I reset the VM by PVE gui and checked that it looked good. I made some simple tests, such as using 7zip to store a few GB data, and saw some hunderds MB/sec and thought all would be fine.
Then I restarted the backup push again - and seconds later the VM Server again ended up unreachable with the same error messages (as I included above).
I noticed that a scrub was running on the pool and paused it:
Code:
Jan 14 01:11:23 pve-3-4 zed[733763]: eid=1356 class=scrub_paused pool='dpool'
by this, the VM became responsible again (without resetting it).
Then I restarted the backup push and got the impression that the speed is not constant (well looking to the output, which is far away from anything like measurement, but the transfer time for different 1gb files seemed very different).
I copied that to a linux SMB containiner on the same host on the same ZFS pool and it was fast and made no issues, constant high speed (Today I copied some terabytes from the same metal windows server into that container without issues, on the same Proxmox host on the same ZFS pool, without issues).
I again let it push to the Windows Server and noticed, that every now and then for some seconds the VM becomes unresponsive, and also I got a very few qmp command timeouts.
So I pushed a different file set which mostly contains small files (few KB) (with robocopy ...copyall+sec... /J /MT). This is much slower (well, Windows). The VM was responsive. Every now and then some bigger files were copied and I think this correlated well with the (then rare, a few per hour) qmp command timeouts.

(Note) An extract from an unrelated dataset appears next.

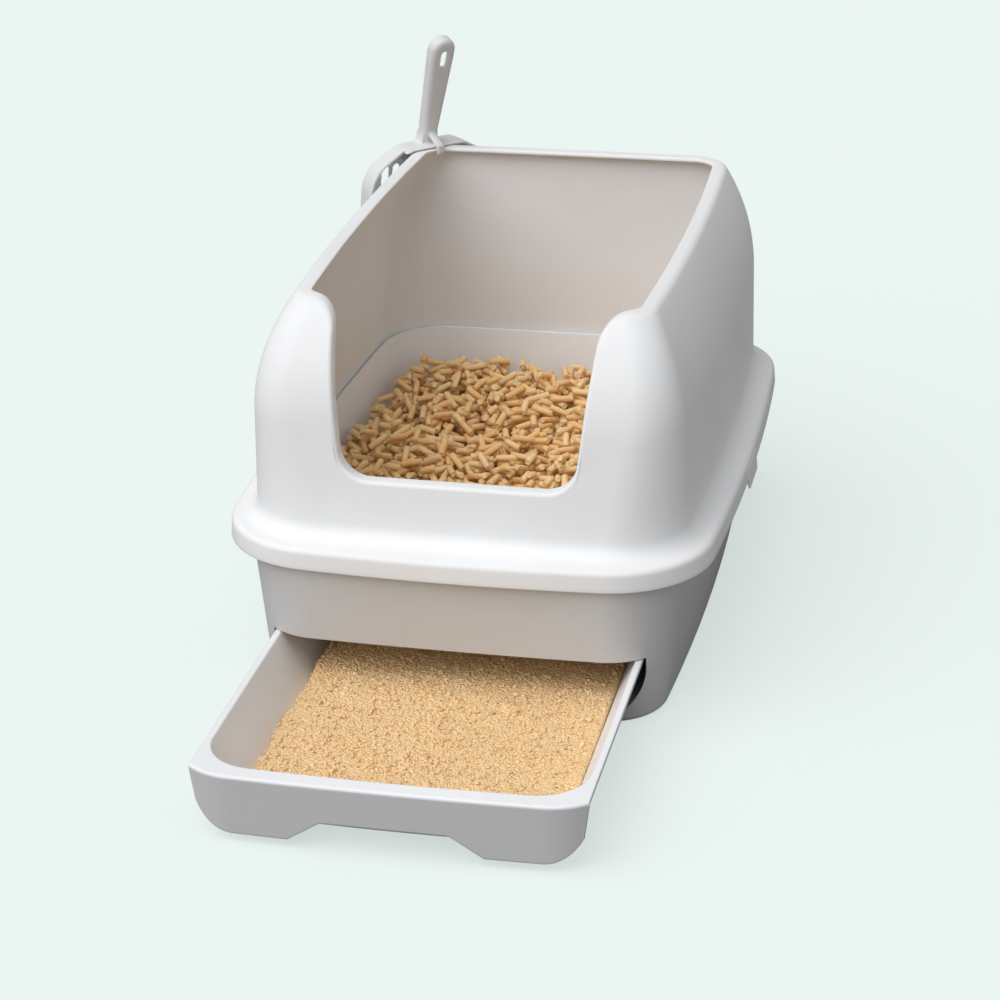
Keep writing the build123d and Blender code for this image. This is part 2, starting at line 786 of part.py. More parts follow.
with BuildPart() as scoop:
    # the bowl: drafted walls that sink towards its open tip, and a slotted floor
    with BuildSketch(scoop_floor):
        add(bowl_outline(0, -scoop_length))
    extrude(amount=scoop_depth, taper=-scoop_draft)
    with BuildSketch(scoop_floor.offset(scoop_wall)):
        add(bowl_outline(scoop_wall, -scoop_length * 2))
    extrude(amount=scoop_depth, taper=-scoop_draft, mode=Mode.SUBTRACT)
    with BuildSketch(scoop_side):
        with BuildLine():
            Polyline(
                (scoop_tip_depth - scoop_back, -scoop_length * 2),
                (scoop_tip_depth - scoop_back, -scoop_length),
                (scoop_depth - scoop_back, -scoop_side_fall),
                (scoop_crown_depth - scoop_back, scoop_crown_rise),
                (scoop_depth, scoop_crown_rise),
                (scoop_depth, -scoop_length * 2),
                close=True,
            )
        make_face()
    extrude(amount=scoop_width, both=True, mode=Mode.SUBTRACT)
    with BuildSketch(scoop_floor):
        with Locations((0, -scoop_slot_drop - scoop_slot_length / 2)):
            with GridLocations(scoop_slot_pitch, 1, scoop_slot_count, 1):
                SlotOverall(scoop_slot_length, scoop_slot_width, rotation=90)
    extrude(amount=scoop_wall, mode=Mode.SUBTRACT)
    # the handle, and the flare that joins it to the bowl
    add(scoop_handle.part)
    with BuildSketch(scoop_plane):
        with BuildLine():
            for side in (-1, 1):
                Line((0, neck_rise), (side * neck_width / 2, neck_rise))
                TangentArc(
                    (side * neck_width / 2, neck_rise),
                    (side * neck_flare_width / 2, -neck_flare_drop),
                    tangent=(0, -1),
                )
            Line((-neck_flare_width / 2, -neck_flare_drop), (neck_flare_width / 2, -neck_flare_drop))
        make_face()
    extrude(amount=-scoop_back)
    # room for the corner of the hood that the bowl hangs round
    for z in levels(brim_top, rim_height + scoop_gap):
        with BuildSketch(level(z)):
            add(hood_section(z, -scoop_gap))
    loft(mode=Mode.SUBTRACT)
    # the hook: a strap from the neck over the rim, and down inside it
    hook_inside = scoop_offset + rim_band + scoop_gap
    with BuildSketch(hook_plane) as hook_profile:
        with BuildLine():
            Polyline(
                (-scoop_gap, hook_rise),
                (-scoop_gap, hook_rise + hook_thickness * 1.5),
                (hook_inside + hook_thickness, hook_thickness + scoop_gap),
                (hook_inside + hook_thickness, -hook_drop),
                (hook_inside, -hook_drop),
                (hook_inside, scoop_gap),
                close=True,
            )
        make_face()
        fillet(hook_profile.vertices().sort_by(Axis.X)[-2:], hook_thickness / 3)
    extrude(amount=hook_width / 2, both=True)
scoop.part.label = "scoop"
pieces.append(scoop.part)

# ---------------------------------------------------------------- beds of litter

with BuildPart() as litter_pellets:
    for z in (tray_bottom + tray_floor + bed_gap, pellet_top):
        with BuildSketch(level(z)):
            add(tray_section(z, tray_wall + bed_gap))
    loft(ruled=True)
litter_pellets.part.label = "litter_pellets"
pieces.append(litter_pellets.part)

with BuildPart() as sawdust:
    add(drawer_block(drawer_bottom + drawer_wall + bed_gap, sawdust_top, drawer_wall + bed_gap))
sawdust.part.label = "sawdust"
pieces.append(sawdust.part)

# ---------------------------------------------------------------- the frame

# the origin is on the floor, under the middle of the whole box with its drawer pulled out
boxes = [piece.bounding_box() for piece in pieces]
frame_middle = (min(box.min.Y for box in boxes) + max(box.max.Y for box in boxes)) / 2
for piece in pieces:
    piece.move(Location((0, -frame_middle, 0)))
    export_step(piece, f"parts/{piece.label}.step")
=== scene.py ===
"""The looks of a drawer litter box.

A white open hood stands over a grey base tub. A sieve tray of wood pellets hangs inside,
a drawer of sawdust is pulled out at the front, a latch closes each side, and a scoop hangs
on the rear left corner. Lengths are millimetres where a shape is worked out, and a mesh
is written in metres.
"""

from functools import partial
from math import atan2, cos, pi, radians, sin, sqrt, tan

import bmesh
import bpy
import numpy as np
from mathutils import Matrix, Vector


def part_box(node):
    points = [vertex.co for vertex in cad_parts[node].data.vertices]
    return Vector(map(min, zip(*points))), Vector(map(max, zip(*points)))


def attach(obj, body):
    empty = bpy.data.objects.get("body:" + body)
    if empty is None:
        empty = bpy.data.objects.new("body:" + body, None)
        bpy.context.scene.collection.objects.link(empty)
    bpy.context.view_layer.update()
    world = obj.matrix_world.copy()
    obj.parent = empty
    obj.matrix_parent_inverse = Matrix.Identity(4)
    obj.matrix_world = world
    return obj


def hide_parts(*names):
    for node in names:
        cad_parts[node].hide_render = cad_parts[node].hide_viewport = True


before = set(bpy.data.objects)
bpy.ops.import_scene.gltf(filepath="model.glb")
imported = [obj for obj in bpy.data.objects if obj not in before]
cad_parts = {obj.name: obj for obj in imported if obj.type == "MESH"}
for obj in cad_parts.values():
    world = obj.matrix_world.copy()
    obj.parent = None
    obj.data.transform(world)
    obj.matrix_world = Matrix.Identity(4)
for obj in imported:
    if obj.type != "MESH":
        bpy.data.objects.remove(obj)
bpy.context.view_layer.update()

bl_info = {
    "name": "Drawer Litter Box",
    "version": (1, 0, 0),
    "blender": (4, 5, 0),
    "location": "View3D > Sidebar > Litter Box",
    "description": "Builds the shells, litter and finishes of an open litter box with a drawer",
    "category": "Object",
}

MM = 0.001

# Shapes are worked out about the middle of the hood's brim, and moved along Y to the frame's origin
BRIM_MIDDLE = sum(corner[1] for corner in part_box("hood")) / 2

# The hood's fixed places
BRIM_UNDERSIDE = 150.0
BRIM_TOP = 153.0
BRIM_HALF_WIDTH = 220.0
BRIM_HALF_LENGTH = 296.0
BRIM_CORNER = 90.0
BRIM_BOWS = (4.5, 6.0)
SKIRT_FOOT = 134.0
SKIRT_FLARE = 1.3
SKIRT_THICKNESS = 3.0
SKIRT_ROUND = 1.2
RECESS_TOP = 146.9
RECESS_ENDS = (-36.4, 13.4)
WALL_HALF_WIDTH = 198.0
WALL_FRONT = -265.0
WALL_REAR = 274.0
WALL_BEND = 250.0
RIM = 345.0
WALL_FILLET = 13.0
WALL_BOWS = (1.0, 5.5)

# The round of the wall's corners at its foot, and how much less it is at the rim in front and behind
WALL_CORNER = 68.0
CORNER_LOSSES = (42.0, 30.0)

# Depths in from the wall's face that are measured square to it, and level
SHALLOW = 4.0
DEEP = 8.0

# Each wall's lean in degrees, and the radius of the bend above it
SIDE_LEAN = (2.0, 175.0)
FRONT_LEAN = (9.0, 150.0)
REAR_LEAN = (-0.3, None)

# The inside of the sieve tray: a leaning wall, whose sides bow towards the middle of their length
TRAY_MIDDLE = 4.5
TRAY_TOP = 117.0
TRAY_HALF_WIDTH = 184.4
TRAY_HALF_LENGTH = 255.0
TRAY_CORNER = 53.0
TRAY_LEAN = 0.151
TRAY_BOW = 8.8
TRAY_BOW_REACH = 256.0

# The loose pellets: where they are dropped, the level at which they have to clear the tray's wall,
# the places that each one tries, and the steepest slope that it may lie at
DROP_ACROSS = (-182.0, 182.0)
DROP_ALONG = (-248.0, 257.0)
DROP_LEVEL = 112.0
TRIES = 4
STEEPEST = 0.62

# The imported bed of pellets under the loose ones
CORE_FOOT = 71.6
CORE_TOP = 78.5
CORE_RIM = 84.0
CORE_GAP = 3.0
CORE_HALF_LENGTH = 247.0
CORE_CORNER = 45.0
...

Whenever RDP reconnected (it makes a sound, so I noticed it) I checked and then robocopy always worked on larger files.
So apparently the higher the (windows) VM I/O (write?) load, the more (or longer) qmp timeout errors and more likely (and longer) unresponsive VM.
Load on (linux) container in contrast seem not to cause such issues (I don't see any qmp timeouts in the hours when I pushed to linux CT, not to Win VM).
Maybe there is an issue with QEMU long responsive times at longer I/O wait times or so.
I read about similar issues in other threads, so let me share my observations in case it somehow could help.